これらの数字のつけかたは、いろいろな方法や、個人の考え方があります。一応、セマンティク・バージョニングという「一番左は互換性を無くす場合にあげる、真ん中は新機能付ける場合、右端はバグフィックスなど」というやり方が、まあ常識的であります。
そして、パッケージの内容を変更し、GitHubに反映したら、タグのバージョンも上げ、忘れずにGitHubに反映してください。(通常は、自動的にPackagistに反映される設定にしているでしょう。そうでなければ、Packagist側でも更新する必要があります。)
バージョンを上げないと、あなたのパッケージを使用しているユーザーがcomposer update
をしても、更新されない羽目になります。(つまり、ちょっとした手直しであっても、バージョンを上げていくのが肝心です。一度つけたタグを削除し、他のコミットに付け直しても、その情報はユーザーには届かず、更新されません。)

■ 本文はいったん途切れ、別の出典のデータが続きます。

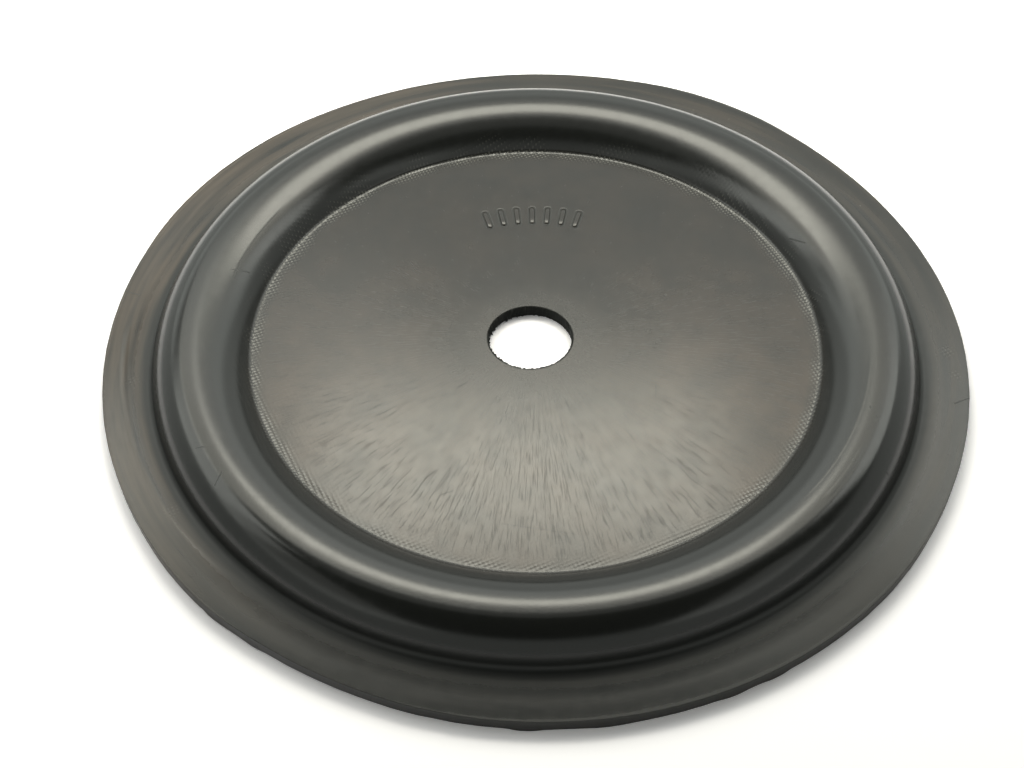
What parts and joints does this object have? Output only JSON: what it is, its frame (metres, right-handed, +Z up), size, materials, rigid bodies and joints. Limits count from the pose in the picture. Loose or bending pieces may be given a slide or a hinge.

これが面倒なため、いつまでもタグを付けないで公開する人もいます。タグを付けないでもブランチを"dev-ブランチ名"でrequireさせるのです。しかし、"dev"の部分が示すように「開発版」扱いになりますので、良くありません。
逆に言えば、あなたが公開するパッケージ、特にライブラリーとして公開する場合には、バージョンが付いておらず、正式版がないパッケージの使用を避けましょう。あなたのパッケージを利用する人が、"minimum-stability"の指定でパッケージ全体で使用する最低の安全度を下げたり、もしくはそのパッケージの依存度を指定させたりする必要が起きます。(使ってくれる人に、余計な手間をかけさせないということです。)
たとえば、正式公開前のものには0.0.0、0.0.1、…バージョンを利用し、正式公開になったらバージョン1.0.0を付け直すことはよく行われます。利用者は一番先頭の数字が0であることで、正式リリース以前のバージョンであることが分かります。Composerにとっては、バージョンが付けられているので、「開発中」として扱いません。
基本は特別な理由がない限り、Gitタグで自分のパッケージにバージョンを付け公開し、パッケージで利用するコンポーネントも、バージョンがきちんと付けられているライブラリーを利用しましょう。